[Lines of data]

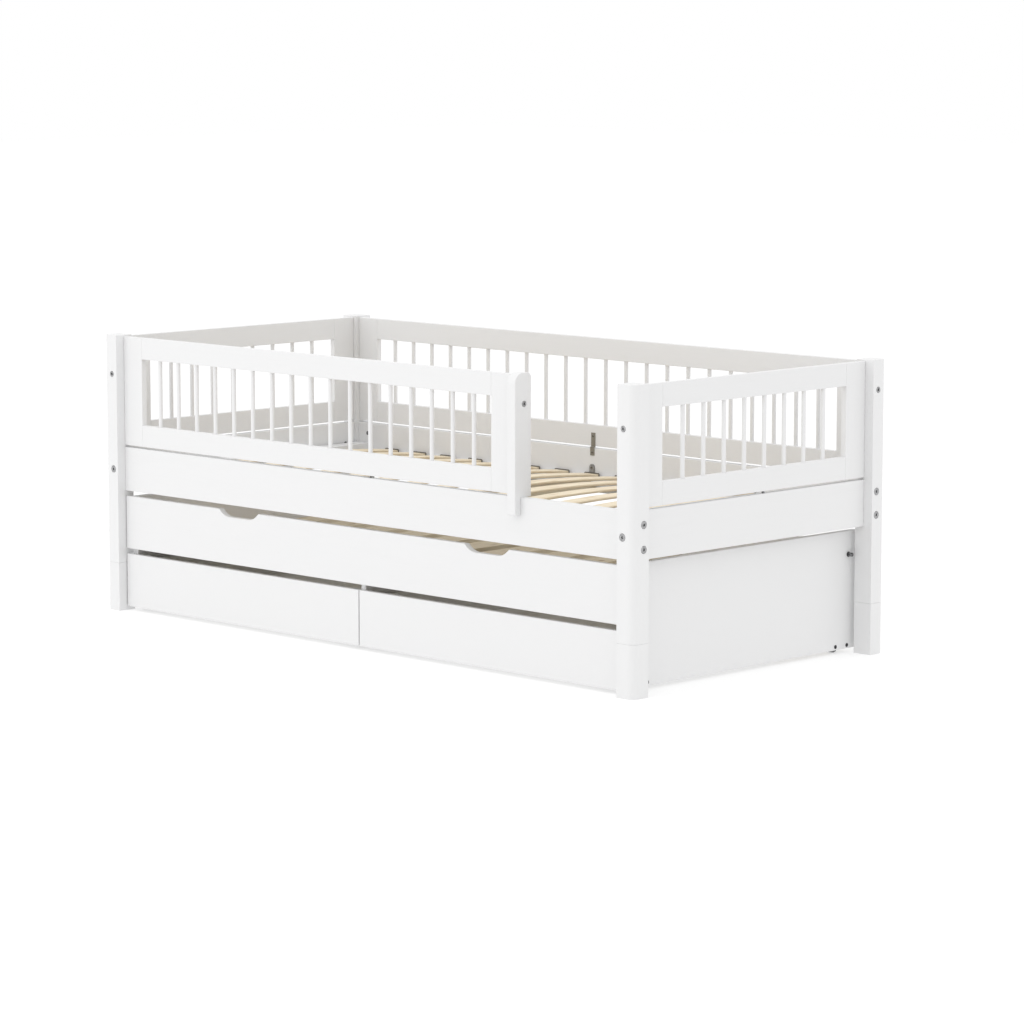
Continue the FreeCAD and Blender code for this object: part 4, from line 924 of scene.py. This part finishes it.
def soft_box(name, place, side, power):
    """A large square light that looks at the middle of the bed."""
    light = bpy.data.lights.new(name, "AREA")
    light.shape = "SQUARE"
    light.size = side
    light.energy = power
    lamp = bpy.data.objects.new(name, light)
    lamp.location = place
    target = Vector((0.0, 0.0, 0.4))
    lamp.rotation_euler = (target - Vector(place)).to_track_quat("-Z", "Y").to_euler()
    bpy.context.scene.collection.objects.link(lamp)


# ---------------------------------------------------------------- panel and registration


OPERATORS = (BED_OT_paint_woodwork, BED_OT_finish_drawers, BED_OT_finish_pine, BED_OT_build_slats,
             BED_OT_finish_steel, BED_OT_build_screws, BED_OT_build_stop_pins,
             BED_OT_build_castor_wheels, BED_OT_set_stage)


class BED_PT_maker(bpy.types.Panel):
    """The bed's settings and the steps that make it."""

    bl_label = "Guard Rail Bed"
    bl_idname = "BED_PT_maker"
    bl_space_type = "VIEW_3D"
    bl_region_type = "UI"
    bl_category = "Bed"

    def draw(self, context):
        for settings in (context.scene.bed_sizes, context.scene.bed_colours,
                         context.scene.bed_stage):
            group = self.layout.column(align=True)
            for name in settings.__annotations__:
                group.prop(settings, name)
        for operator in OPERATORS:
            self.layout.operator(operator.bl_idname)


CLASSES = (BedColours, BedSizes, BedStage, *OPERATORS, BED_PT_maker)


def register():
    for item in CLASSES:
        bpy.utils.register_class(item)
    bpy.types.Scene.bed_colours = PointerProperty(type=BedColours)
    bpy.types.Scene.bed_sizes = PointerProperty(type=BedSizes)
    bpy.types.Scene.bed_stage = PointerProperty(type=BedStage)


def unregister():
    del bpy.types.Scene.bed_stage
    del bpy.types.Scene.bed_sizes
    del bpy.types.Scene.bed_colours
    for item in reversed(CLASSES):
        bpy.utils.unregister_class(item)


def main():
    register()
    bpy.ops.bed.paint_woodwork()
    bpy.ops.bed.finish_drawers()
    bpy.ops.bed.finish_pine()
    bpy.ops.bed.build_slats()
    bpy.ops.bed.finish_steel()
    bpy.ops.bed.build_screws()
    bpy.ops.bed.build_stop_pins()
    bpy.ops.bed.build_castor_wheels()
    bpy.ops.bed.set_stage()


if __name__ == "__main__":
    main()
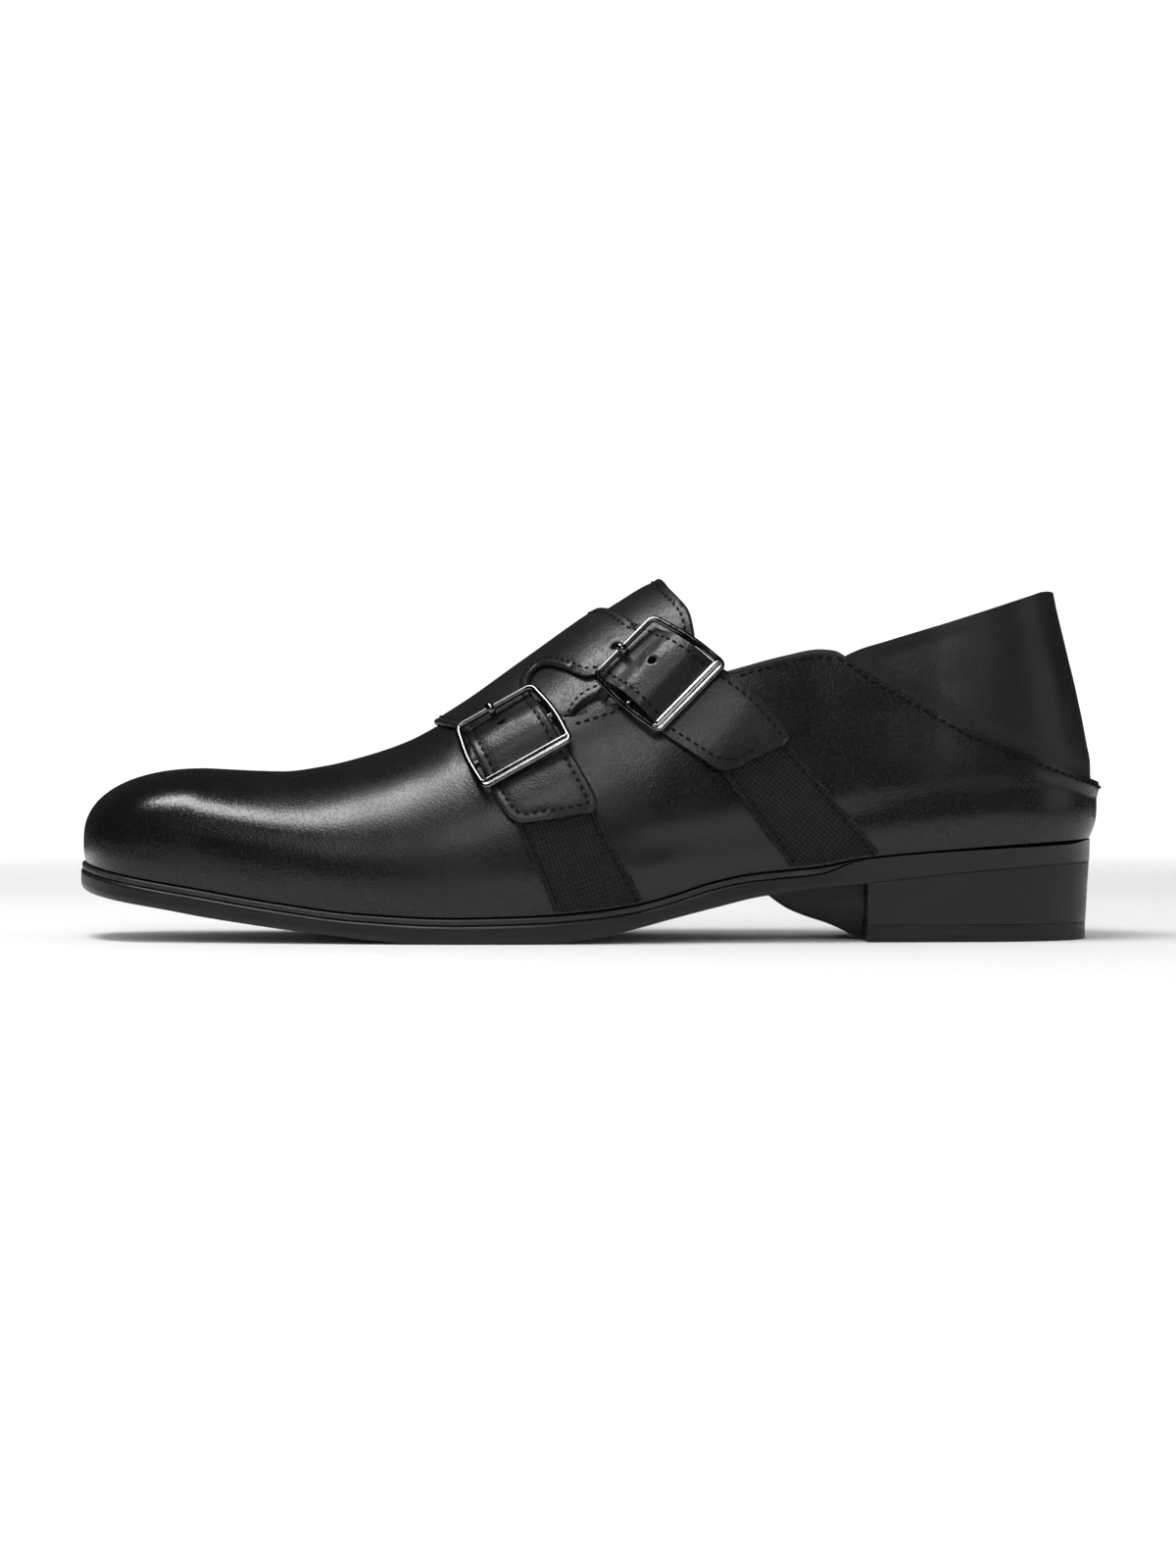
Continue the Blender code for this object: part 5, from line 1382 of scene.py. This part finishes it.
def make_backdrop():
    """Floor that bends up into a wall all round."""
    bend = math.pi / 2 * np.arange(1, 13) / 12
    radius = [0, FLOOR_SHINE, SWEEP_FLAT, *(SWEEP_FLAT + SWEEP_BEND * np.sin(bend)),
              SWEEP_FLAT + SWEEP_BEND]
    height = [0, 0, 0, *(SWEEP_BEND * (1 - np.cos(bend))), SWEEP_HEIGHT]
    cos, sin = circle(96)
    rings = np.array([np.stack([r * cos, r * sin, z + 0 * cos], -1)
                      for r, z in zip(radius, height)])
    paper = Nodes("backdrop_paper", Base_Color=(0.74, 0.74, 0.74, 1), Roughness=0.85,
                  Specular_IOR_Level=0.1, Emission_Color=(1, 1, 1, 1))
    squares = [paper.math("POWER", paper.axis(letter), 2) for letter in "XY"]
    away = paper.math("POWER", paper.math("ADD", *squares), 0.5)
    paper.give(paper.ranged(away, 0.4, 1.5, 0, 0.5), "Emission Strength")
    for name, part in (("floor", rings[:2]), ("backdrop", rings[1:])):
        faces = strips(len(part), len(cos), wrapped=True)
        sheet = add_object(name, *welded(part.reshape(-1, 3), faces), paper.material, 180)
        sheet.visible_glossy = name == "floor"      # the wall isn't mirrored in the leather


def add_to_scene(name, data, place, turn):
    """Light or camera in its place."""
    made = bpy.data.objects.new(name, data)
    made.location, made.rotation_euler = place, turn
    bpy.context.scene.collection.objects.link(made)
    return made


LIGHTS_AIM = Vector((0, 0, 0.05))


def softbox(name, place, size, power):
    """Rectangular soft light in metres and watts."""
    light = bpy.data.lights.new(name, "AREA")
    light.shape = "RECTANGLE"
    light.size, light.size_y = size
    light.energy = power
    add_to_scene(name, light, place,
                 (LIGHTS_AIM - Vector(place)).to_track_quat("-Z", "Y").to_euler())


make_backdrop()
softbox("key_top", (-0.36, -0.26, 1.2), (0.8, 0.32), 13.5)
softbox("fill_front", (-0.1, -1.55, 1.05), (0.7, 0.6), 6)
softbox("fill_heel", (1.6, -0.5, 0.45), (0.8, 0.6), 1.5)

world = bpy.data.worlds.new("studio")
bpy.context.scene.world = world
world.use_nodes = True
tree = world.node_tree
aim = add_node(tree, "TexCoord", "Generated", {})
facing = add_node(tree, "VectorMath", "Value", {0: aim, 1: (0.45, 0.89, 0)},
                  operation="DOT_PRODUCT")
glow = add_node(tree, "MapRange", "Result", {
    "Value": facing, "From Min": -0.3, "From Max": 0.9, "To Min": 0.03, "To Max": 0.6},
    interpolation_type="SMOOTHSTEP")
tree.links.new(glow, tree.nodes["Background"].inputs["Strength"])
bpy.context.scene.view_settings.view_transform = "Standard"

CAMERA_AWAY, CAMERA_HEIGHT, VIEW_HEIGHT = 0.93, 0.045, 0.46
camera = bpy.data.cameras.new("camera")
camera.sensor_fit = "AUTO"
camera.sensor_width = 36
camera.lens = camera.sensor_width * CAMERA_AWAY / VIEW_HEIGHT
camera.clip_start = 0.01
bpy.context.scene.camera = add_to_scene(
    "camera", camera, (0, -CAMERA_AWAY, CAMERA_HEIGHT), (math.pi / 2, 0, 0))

TASK STATEMENT
Each line of the material above needs to be quoted exactly, please.

ANSWER FOR THE TASK
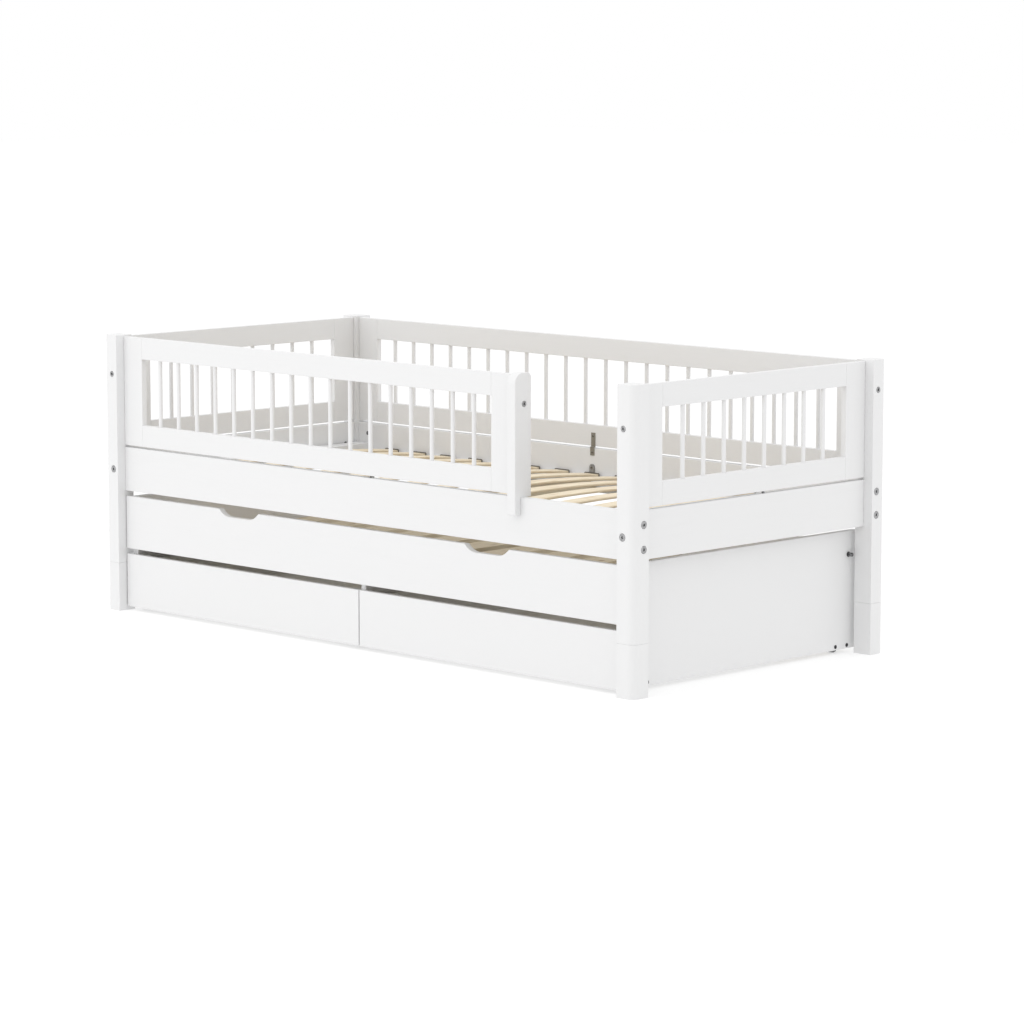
Continue the FreeCAD and Blender code for this object: part 4, from line 924 of scene.py. This part finishes it.
def soft_box(name, place, side, power):
    """A large square light that looks at the middle of the bed."""
    light = bpy.data.lights.new(name, "AREA")
    light.shape = "SQUARE"
    light.size = side
    light.energy = power
    lamp = bpy.data.objects.new(name, light)
    lamp.location = place
    target = Vector((0.0, 0.0, 0.4))
    lamp.rotation_euler = (target - Vector(place)).to_track_quat("-Z", "Y").to_euler()
    bpy.context.scene.collection.objects.link(lamp)


# ---------------------------------------------------------------- panel and registration


OPERATORS = (BED_OT_paint_woodwork, BED_OT_finish_drawers, BED_OT_finish_pine, BED_OT_build_slats,
             BED_OT_finish_steel, BED_OT_build_screws, BED_OT_build_stop_pins,
             BED_OT_build_castor_wheels, BED_OT_set_stage)


class BED_PT_maker(bpy.types.Panel):
    """The bed's settings and the steps that make it."""

    bl_label = "Guard Rail Bed"
    bl_idname = "BED_PT_maker"
    bl_space_type = "VIEW_3D"
    bl_region_type = "UI"
    bl_category = "Bed"

    def draw(self, context):
        for settings in (context.scene.bed_sizes, context.scene.bed_colours,
                         context.scene.bed_stage):
            group = self.layout.column(align=True)
            for name in settings.__annotations__:
                group.prop(settings, name)
        for operator in OPERATORS:
            self.layout.operator(operator.bl_idname)


CLASSES = (BedColours, BedSizes, BedStage, *OPERATORS, BED_PT_maker)


def register():
    for item in CLASSES:
        bpy.utils.register_class(item)
    bpy.types.Scene.bed_colours = PointerProperty(type=BedColours)
    bpy.types.Scene.bed_sizes = PointerProperty(type=BedSizes)
    bpy.types.Scene.bed_stage = PointerProperty(type=BedStage)


def unregister():
    del bpy.types.Scene.bed_stage
    del bpy.types.Scene.bed_sizes
    del bpy.types.Scene.bed_colours
    for item in reversed(CLASSES):
        bpy.utils.unregister_class(item)


def main():
    register()
    bpy.ops.bed.paint_woodwork()
    bpy.ops.bed.finish_drawers()
    bpy.ops.bed.finish_pine()
    bpy.ops.bed.build_slats()
    bpy.ops.bed.finish_steel()
    bpy.ops.bed.build_screws()
    bpy.ops.bed.build_stop_pins()
    bpy.ops.bed.build_castor_wheels()
    bpy.ops.bed.set_stage()


if __name__ == "__main__":
    main()
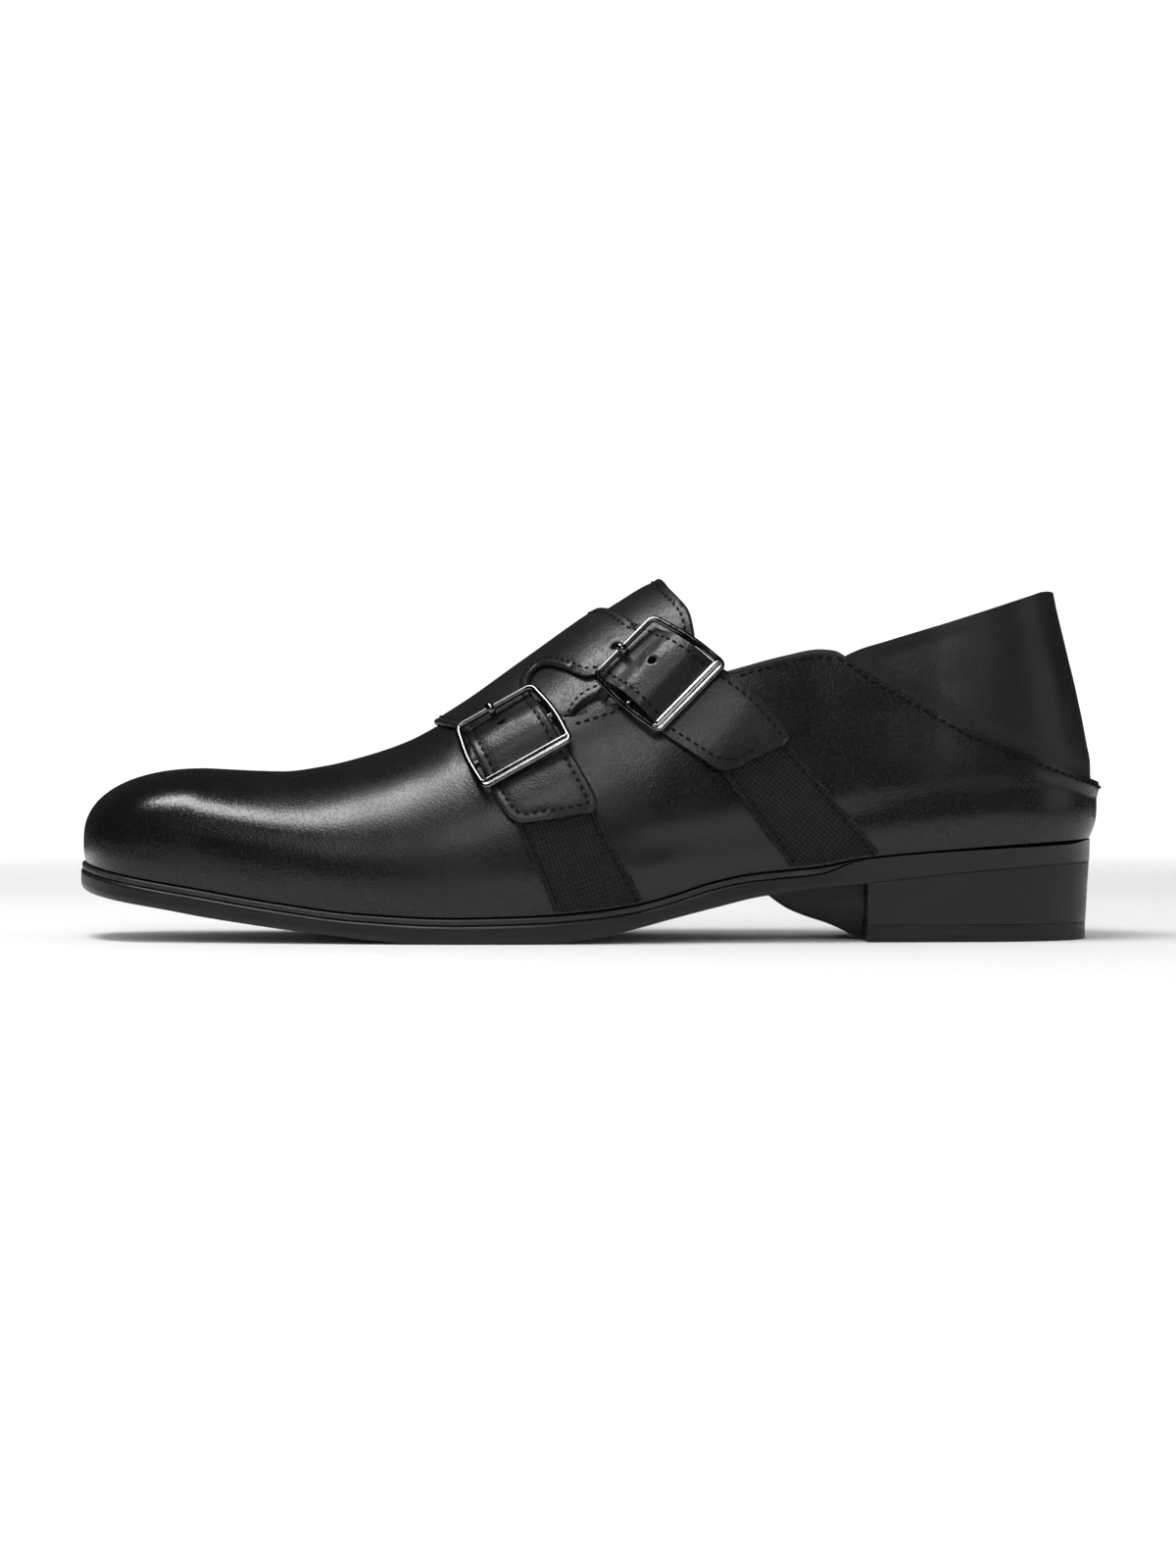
Continue the Blender code for this object: part 5, from line 1382 of scene.py. This part finishes it.
def make_backdrop():
    """Floor that bends up into a wall all round."""
    bend = math.pi / 2 * np.arange(1, 13) / 12
    radius = [0, FLOOR_SHINE, SWEEP_FLAT, *(SWEEP_FLAT + SWEEP_BEND * np.sin(bend)),
              SWEEP_FLAT + SWEEP_BEND]
    height = [0, 0, 0, *(SWEEP_BEND * (1 - np.cos(bend))), SWEEP_HEIGHT]
    cos, sin = circle(96)
    rings = np.array([np.stack([r * cos, r * sin, z + 0 * cos], -1)
                      for r, z in zip(radius, height)])
    paper = Nodes("backdrop_paper", Base_Color=(0.74, 0.74, 0.74, 1), Roughness=0.85,
                  Specular_IOR_Level=0.1, Emission_Color=(1, 1, 1, 1))
    squares = [paper.math("POWER", paper.axis(letter), 2) for letter in "XY"]
    away = paper.math("POWER", paper.math("ADD", *squares), 0.5)
    paper.give(paper.ranged(away, 0.4, 1.5, 0, 0.5), "Emission Strength")
    for name, part in (("floor", rings[:2]), ("backdrop", rings[1:])):
        faces = strips(len(part), len(cos), wrapped=True)
        sheet = add_object(name, *welded(part.reshape(-1, 3), faces), paper.material, 180)
        sheet.visible_glossy = name == "floor"      # the wall isn't mirrored in the leather


def add_to_scene(name, data, place, turn):
    """Light or camera in its place."""
    made = bpy.data.objects.new(name, data)
    made.location, made.rotation_euler = place, turn
    bpy.context.scene.collection.objects.link(made)
    return made


LIGHTS_AIM = Vector((0, 0, 0.05))


def softbox(name, place, size, power):
    """Rectangular soft light in metres and watts."""
    light = bpy.data.lights.new(name, "AREA")
    light.shape = "RECTANGLE"
    light.size, light.size_y = size
    light.energy = power
    add_to_scene(name, light, place,
                 (LIGHTS_AIM - Vector(place)).to_track_quat("-Z", "Y").to_euler())


make_backdrop()
softbox("key_top", (-0.36, -0.26, 1.2), (0.8, 0.32), 13.5)
softbox("fill_front", (-0.1, -1.55, 1.05), (0.7, 0.6), 6)
softbox("fill_heel", (1.6, -0.5, 0.45), (0.8, 0.6), 1.5)

world = bpy.data.worlds.new("studio")
bpy.context.scene.world = world
world.use_nodes = True
tree = world.node_tree
aim = add_node(tree, "TexCoord", "Generated", {})
facing = add_node(tree, "VectorMath", "Value", {0: aim, 1: (0.45, 0.89, 0)},
                  operation="DOT_PRODUCT")
glow = add_node(tree, "MapRange", "Result", {
    "Value": facing, "From Min": -0.3, "From Max": 0.9, "To Min": 0.03, "To Max": 0.6},
    interpolation_type="SMOOTHSTEP")
tree.links.new(glow, tree.nodes["Background"].inputs["Strength"])
bpy.context.scene.view_settings.view_transform = "Standard"

CAMERA_AWAY, CAMERA_HEIGHT, VIEW_HEIGHT = 0.93, 0.045, 0.46
camera = bpy.data.cameras.new("camera")
camera.sensor_fit = "AUTO"
camera.sensor_width = 36
camera.lens = camera.sensor_width * CAMERA_AWAY / VIEW_HEIGHT
camera.clip_start = 0.01
bpy.context.scene.camera = add_to_scene(
    "camera", camera, (0, -CAMERA_AWAY, CAMERA_HEIGHT), (math.pi / 2, 0, 0))